Last night was my girl’s acting debut in the school play, The Wizard of Oz.  Priss played the part of Dorothy and, I must say, was quite a little actor!  She did a great job!  (I’m such a proud Mama!)

During one scene, when “Glenda the Good Witch” was supposed to enter the stage, the ‘actress’ was apparently otherwise occupied (word is she was on her cell) so Priss had to adlib until “Glenda” was ready.  It went a little something like this… “Toto, where are you?  Toto?  Kitty kitty kitty!”  Needless to say, we all cracked up.  The play itself was a bit of a comedy though, so that part actually fit in extremely well.  (Oh such a proud Mama!)

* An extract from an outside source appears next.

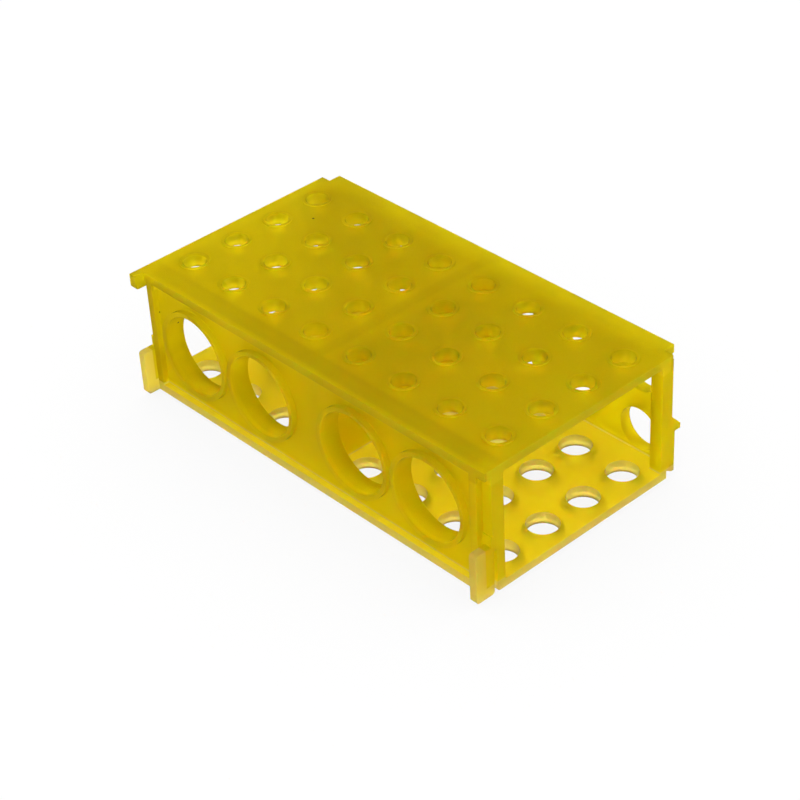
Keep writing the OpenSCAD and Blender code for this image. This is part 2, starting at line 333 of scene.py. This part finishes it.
def makeFloor(s):
    half = s["size"] / 2
    corners = [(-half, -half, 0), (half, -half, 0), (half, half, 0), (-half, half, 0)]
    mesh = bpy.data.meshes.new("floor")
    mesh.from_pydata(corners, [], [(0, 1, 2, 3)])
    floor = bpy.data.objects.new("floor", mesh)
    scene.collection.objects.link(floor)

    material, tree = newMaterial("whiteFloor")
    out = addNode(tree, "ShaderNodeOutputMaterial", 600, 0)
    sheet = addNode(tree, "ShaderNodeMixShader", 100, 0)
    sheet.inputs[0].default_value = s["passes"]
    for slot, kind in ((1, "ShaderNodeBsdfDiffuse"), (2, "ShaderNodeBsdfTranslucent")):
        layer = addNode(tree, kind, -100, 150 - 150 * slot)
        layer.inputs["Color"].default_value = (s["color"], s["color"], s["color"], 1)
        tree.links.new(layer.outputs["BSDF"], sheet.inputs[slot])

    shade = addNode(tree, "ShaderNodeAmbientOcclusion", -400, -350, samples=s["shadeSamples"])
    shade.inputs["Distance"].default_value = s["shadeReach"]
    glow = addNode(tree, "ShaderNodeEmission", 100, -300)
    glow.inputs["Color"].default_value = (1, 1, 1, 1)
    strength = addRange(tree, shade.outputs["AO"], -200, -350, 0.0, 1.0, 1 - s["shade"], 1.0)
    tree.links.new(strength, glow.inputs["Strength"])

    seen = addNode(tree, "ShaderNodeLightPath", -200, 400).outputs["Is Camera Ray"]
    both = addNode(tree, "ShaderNodeMixShader", 350, 0)
    tree.links.new(addMath(tree, "MULTIPLY", 100, 200, seen, s["glow"]), both.inputs[0])
    tree.links.new(sheet.outputs["Shader"], both.inputs[1])
    tree.links.new(glow.outputs["Emission"], both.inputs[2])
    tree.links.new(both.outputs["Shader"], out.inputs["Surface"])
    mesh.materials.append(material)


makeFloor(floorSettings)
print("floor made")

# Soft light from all round: brighter overhead and from below than at the horizon,
# and stronger from the right than from the left.
worldSettings = {
    "horizon": 0.6,
    "above": 1.24,
    "below": 1.36,
    "fullAbove": 0.9,  # upward part of the direction where the light from above is full
    "fullBelow": -0.3,  # and the light from below
    "leftShare": 0.35,
    "rightShare": 1.42,
}


def makeWorld(s):
    world = bpy.data.worlds.new("softBox")
    scene.world = world
    world.use_nodes = True
    tree = world.node_tree
    direction = addNode(tree, "ShaderNodeTexCoord", -1200, 0).outputs["Generated"]
    toRight, _, upward = splitAxes(tree, direction, -1000, 0)
    side = addRange(tree, toRight, -800, 300, -1.0, 1.0, s["leftShare"], s["rightShare"])
    sky = addRange(tree, upward, -800, 0, 0.0, s["fullAbove"], s["horizon"], s["above"], "SMOOTHSTEP")
    ground = addRange(tree, upward, -800, -300, s["fullBelow"], 0.0, s["below"], 0.0, "SMOOTHSTEP")
    byHeight = addMath(tree, "MAXIMUM", -600, 0, sky, ground)
    level = addMath(tree, "MULTIPLY", -400, 100, byHeight, side)

    # what the camera sees of it is plain white
    seen = addNode(tree, "ShaderNodeLightPath", -600, 600).outputs["Is Camera Ray"]
    strength = addMath(tree, "MAXIMUM", -200, 300, level, seen)
    light = tree.nodes["Background"]
    light.inputs["Color"].default_value = (1, 1, 1, 1)
    tree.links.new(strength, light.inputs["Strength"])


makeWorld(worldSettings)
scene.view_settings.view_transform = "Standard"
print("light made")

bpy.context.view_layer.update()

I got video of most of the play; just haven’t figured out (1) how to get it off the digicam; (2) how to get it on my pc; and (3) how to make it into a video to share.  Me thinks it’s time to learn something new.  ;)

Priss opened the play singing “Somewhere Over the Rainbow” and even the butterfly nerves didn’t stop her!  (the pic above is her singing!) She did so good!  Have I said that already?  I really hope to figure out how to get that video downloaded and up so I can share her singing with you!  I don’t know where the girl got her singing voice from– it’s a God given talent that’s for sure!

Here are more pictures from the play:  (other kids’ faces are blurred to protect their privacy)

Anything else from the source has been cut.